» GIVEN PROBLEM: Write out exactly the lines that run from the line containing "Continue the three.js" through the line containing "floor.data.materials.append(floorPaint)"; both end lines belong to the answer.

(begin)

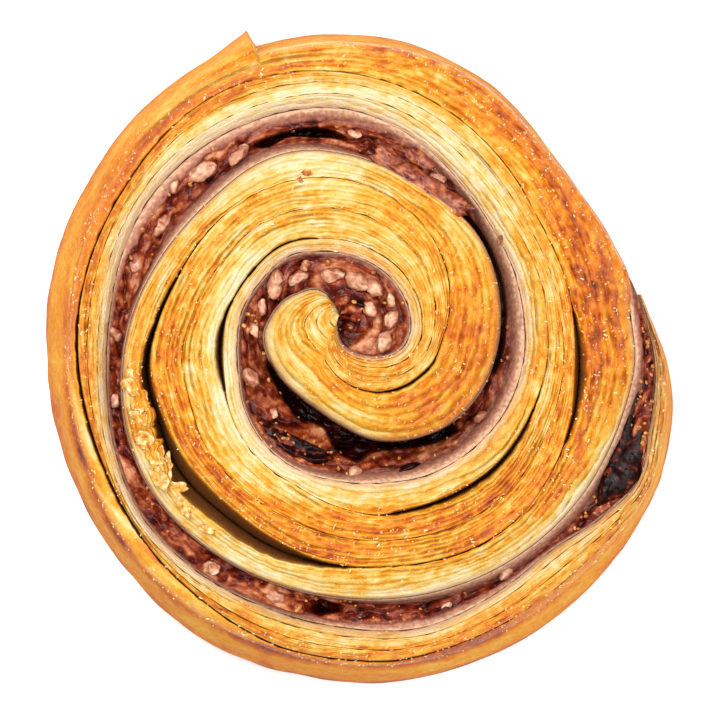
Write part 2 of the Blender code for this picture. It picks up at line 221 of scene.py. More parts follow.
# Pieces of fig: name, height of the top, thickness, then turn angle, inner and outer
# radius of the outline.
FIGS: Sequence[tuple[str, float, float, Table]] = (
    (
        "fig_piece_inner_long",
        23.4,
        3.6,
        (
            (229, 23.0, 23.8), (233, 22.4, 24.4), (240, 22.0, 25.2), (248, 22.4, 26.2),
            (256, 22.8, 26.6), (263, 23.6, 26.4), (268, 24.6, 25.6),
        ),
    ),
    (
        "fig_piece_inner_short",
        23.2,
        3.2,
        (
            (282, 29.0, 29.6), (285, 28.2, 30.4), (290, 27.8, 31.0), (295, 28.2, 31.0),
            (299, 29.2, 30.2),
        ),
    ),
    (
        "fig_piece_outer",
        23.0,
        4.6,
        (
            (683, 56.0, 56.8), (686, 54.4, 58.2), (691, 53.2, 59.8), (696, 52.9, 59.0),
            (701, 52.9, 57.4), (707, 53.0, 56.4), (711, 53.8, 55.2),
        ),
    ),
)

# Pieces of nut: turn angle, radius, length along the ribbon, width.
NUTS: Table = (
    (-30, 9.0, 4.0, 2.8), (-6, 9.2, 3.4, 2.4), (10, 5.4, 3.4, 2.4), (16, 9.4, 2.8, 2.0),
    (38, 7.6, 4.0, 2.8), (62, 6.6, 4.8, 3.0), (98, 7.0, 4.6, 2.8), (124, 10.6, 2.6, 1.8),
    (138, 9.7, 4.2, 2.4), (154, 12.4, 5.2, 3.0), (174, 13.6, 3.0, 2.0), (190, 15.2, 2.4, 1.8),
    (215, 19.2, 4.0, 2.8), (236, 20.6, 2.2, 1.6), (276, 27.6, 2.4, 1.6), (324, 30.6, 2.6, 1.6),
    (414, 29.6, 3.2, 1.6), (427, 29.2, 4.4, 2.2), (445, 31.8, 2.6, 1.4), (482, 33.2, 4.6, 2.4),
    (494, 34.8, 6.4, 2.8), (502, 36.6, 3.0, 1.8), (513, 34.8, 4.4, 1.9), (526, 36.8, 2.6, 1.6),
    (545, 39.4, 3.0, 1.8), (561, 42.0, 2.8, 1.5), (603, 49.6, 3.6, 2.4), (617, 50.4, 3.8, 2.4),
    (650, 54.4, 2.6, 1.5), (663, 53.8, 3.0, 1.7),
)


def curve(table: Table, at: np.ndarray, column: int = 1) -> np.ndarray:
    """Runs a smooth curve through one column of a table, level past its ends.

    Args:
        table: Rows that start with the place, in rising order.
        at: The places to read.
        column: The column to read.

    Returns:
        The values at those places.
    """
    rows = np.asarray(table, float)
    x, y = rows[:, 0], rows[:, column]
    slope = np.empty_like(y)
    slope[1:-1] = (y[2:] - y[:-2]) / (x[2:] - x[:-2])
    slope[0] = (y[1] - y[0]) / (x[1] - x[0])
    slope[-1] = (y[-1] - y[-2]) / (x[-1] - x[-2])
    at = np.clip(at, x[0], x[-1])
    left = np.clip(np.searchsorted(x, at, side="right") - 1, 0, len(x) - 2)
    span = x[left + 1] - x[left]
    t = (at - x[left]) / span
    return (
        (1 + 2 * t) * (1 - t) ** 2 * y[left]
        + t * (1 - t) ** 2 * span * slope[left]
        + t * t * (3 - 2 * t) * y[left + 1]
        + t * t * (t - 1) * span * slope[left + 1]
    )


def middle_of(table: Table, turn: np.ndarray) -> np.ndarray:
    """The mean of a table's inner and outer radius at each turn angle."""
    return (curve(table, turn, 1) + curve(table, turn, 2)) / 2


def smooth(low: float, high: float, at: np.ndarray) -> np.ndarray:
    """Eases from 0 at low to 1 at high."""
    t = np.clip((at - low) / (high - low), 0.0, 1.0)
    return t * t * (3 - 2 * t)


def grain(x: np.ndarray, y: np.ndarray, seed: int) -> np.ndarray:
    """Smooth random relief between -1 and 1, about one unit from hill to hill.

    Args:
        x: Places along the first axis.
        y: Places along the second axis.
        seed: Which relief.

    Returns:
        The height at each place.
    """
    table = np.random.default_rng(seed).uniform(-1.0, 1.0, (1024, 128))
    x, y = np.broadcast_arrays(x, y)
    column, row = np.floor(x).astype(int), np.floor(y).astype(int)
    fx, fy = x - column, y - row
    fx, fy = fx * fx * (3 - 2 * fx), fy * fy * (3 - 2 * fy)
    near = table[column % 1024, row % 128] * (1 - fx) + table[(column + 1) % 1024, row % 128] * fx
    row = row + 1
    far = table[column % 1024, row % 128] * (1 - fx) + table[(column + 1) % 1024, row % 128] * fx
    return near * (1 - fy) + far * fy


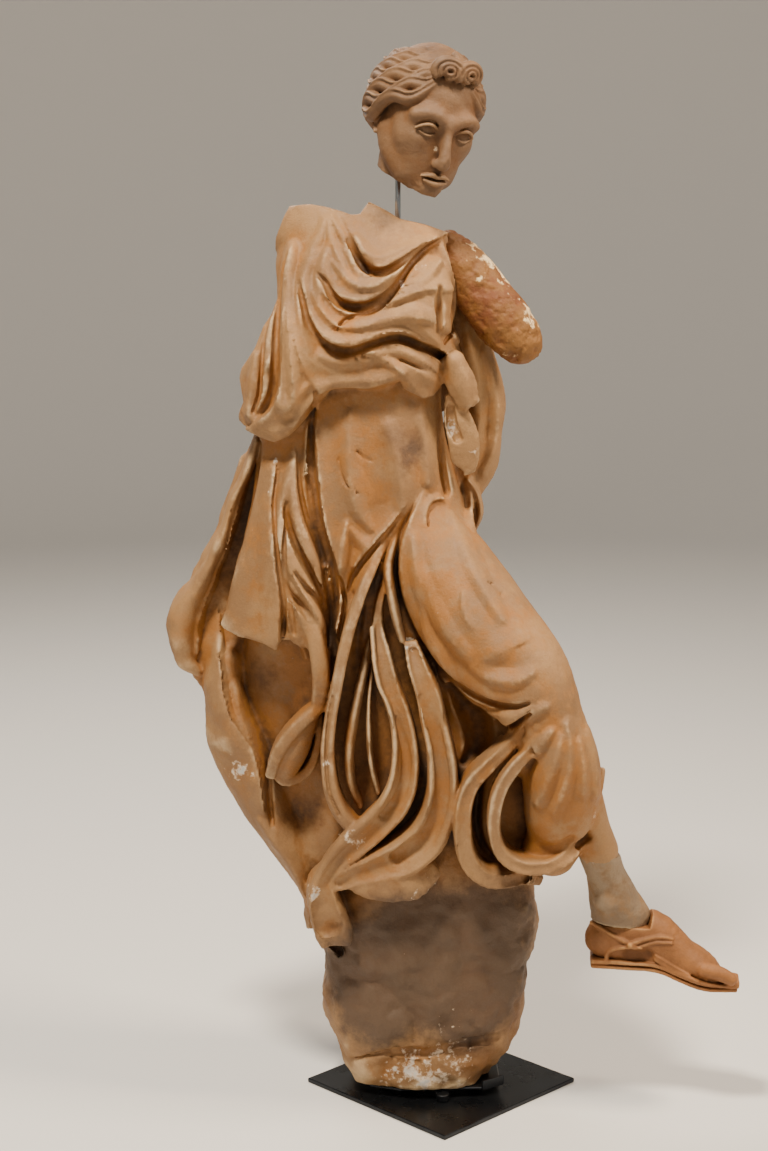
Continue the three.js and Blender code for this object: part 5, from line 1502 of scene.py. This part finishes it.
# a round floor that sweeps up into a low wall, so that no horizon shows
stageValues = {"flat": 6.0, "sweep": 2.5, "wall": 7.0, "sides": 96, "steps": 10}
profile = [(0.01, 0), (stageValues["flat"] / 2, 0)]
for i in range(stageValues["steps"] + 1):
    a = math.pi / 2 * i / stageValues["steps"]
    profile.append((stageValues["flat"] + stageValues["sweep"] * math.sin(a),
                    stageValues["sweep"] * (1 - math.cos(a))))
profile.append((profile[-1][0], stageValues["wall"]))
floorVerts, floorFaces, sides = [], [], stageValues["sides"]
for radius, height in profile:
    floorVerts += [(radius * math.cos(2 * math.pi * k / sides),
                    radius * math.sin(2 * math.pi * k / sides), height) for k in range(sides)]
for ring in range(len(profile) - 1):
    for k in range(sides):
        a, b = ring * sides + k, ring * sides + (k + 1) % sides
        floorFaces.append((a, a + sides, b + sides, b))
floorFaces.append(tuple(range(sides))[::-1])
floorMesh = bpy.data.meshes.new("floor")
floorMesh.from_pydata(floorVerts, [], floorFaces)
floorMesh.polygons.foreach_set("use_smooth", [True] * len(floorMesh.polygons))
floor = bpy.data.objects.new("floor", floorMesh)
bpy.context.scene.collection.objects.link(floor)
# matt pale floor paint, plain so that only the statue's shadow shows on it
floorPaint, _, floorShader = newMaterial("pale floor paint", 0.85)
floorShader.inputs["Base Color"].default_value = linear("#dcdad6")
floor.data.materials.append(floorPaint)

# a small key lamp high at the left, a softer one at the right, and weak fill
lights = {
    "key": {"size": 0.6, "power": 300, "place": (-0.9, -1.7, 4.3), "aim": (-0.1, 0, 0.9),
            "colour": "#fff1dc"},
    "front": {"size": 1.6, "power": 9, "place": (0.6, -3.4, 2.4), "aim": (-0.1, 0, 0.8),
              "colour": "#fff4e6"},
    "right": {"size": 0.8, "power": 150, "place": (2.2, -0.7, 3.4), "aim": (0, 0, 0.9),
              "colour": "#ffe9cf"},
    "behind": {"size": 1.8, "power": 90, "place": (-1.2, 2.6, 3.4), "aim": (0, 0, 0.9),
               "colour": "#fff6ea"},
}
for name, values in lights.items():
    data = bpy.data.lights.new(name, "AREA")
    data.size = values["size"]
    data.energy = values["power"]
    data.color = linear(values["colour"])[:3]
    lamp = bpy.data.objects.new(name, data)
    lamp.location = values["place"]
    direction = Vector(values["aim"]) - Vector(values["place"])
    lamp.rotation_euler = direction.to_track_quat("-Z", "Y").to_euler()
    bpy.context.scene.collection.objects.link(lamp)
worldValues = {"colour": "#cdd6e4", "strength": 0.2}
world = bpy.data.worlds.new("studio")
world.use_nodes = True
background = world.node_tree.nodes["Background"]
background.inputs["Color"].default_value = linear(worldValues["colour"])
background.inputs["Strength"].default_value = worldValues["strength"]
bpy.context.scene.world = world
report("camera, floor and light")
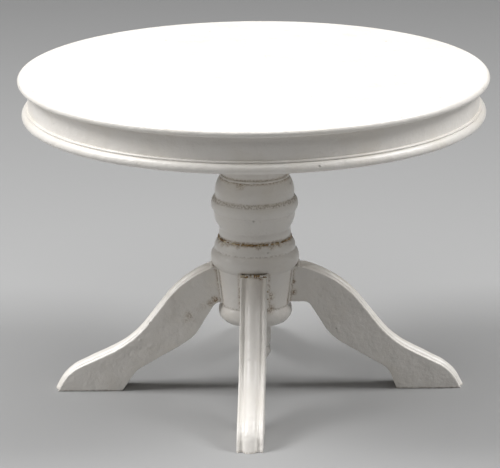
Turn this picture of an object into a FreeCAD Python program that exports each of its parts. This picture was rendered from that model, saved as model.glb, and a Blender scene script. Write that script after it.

(end)

» SOLUTION:
Continue the three.js and Blender code for this object: part 5, from line 1502 of scene.py. This part finishes it.
# a round floor that sweeps up into a low wall, so that no horizon shows
stageValues = {"flat": 6.0, "sweep": 2.5, "wall": 7.0, "sides": 96, "steps": 10}
profile = [(0.01, 0), (stageValues["flat"] / 2, 0)]
for i in range(stageValues["steps"] + 1):
    a = math.pi / 2 * i / stageValues["steps"]
    profile.append((stageValues["flat"] + stageValues["sweep"] * math.sin(a),
                    stageValues["sweep"] * (1 - math.cos(a))))
profile.append((profile[-1][0], stageValues["wall"]))
floorVerts, floorFaces, sides = [], [], stageValues["sides"]
for radius, height in profile:
    floorVerts += [(radius * math.cos(2 * math.pi * k / sides),
                    radius * math.sin(2 * math.pi * k / sides), height) for k in range(sides)]
for ring in range(len(profile) - 1):
    for k in range(sides):
        a, b = ring * sides + k, ring * sides + (k + 1) % sides
        floorFaces.append((a, a + sides, b + sides, b))
floorFaces.append(tuple(range(sides))[::-1])
floorMesh = bpy.data.meshes.new("floor")
floorMesh.from_pydata(floorVerts, [], floorFaces)
floorMesh.polygons.foreach_set("use_smooth", [True] * len(floorMesh.polygons))
floor = bpy.data.objects.new("floor", floorMesh)
bpy.context.scene.collection.objects.link(floor)
# matt pale floor paint, plain so that only the statue's shadow shows on it
floorPaint, _, floorShader = newMaterial("pale floor paint", 0.85)
floorShader.inputs["Base Color"].default_value = linear("#dcdad6")
floor.data.materials.append(floorPaint)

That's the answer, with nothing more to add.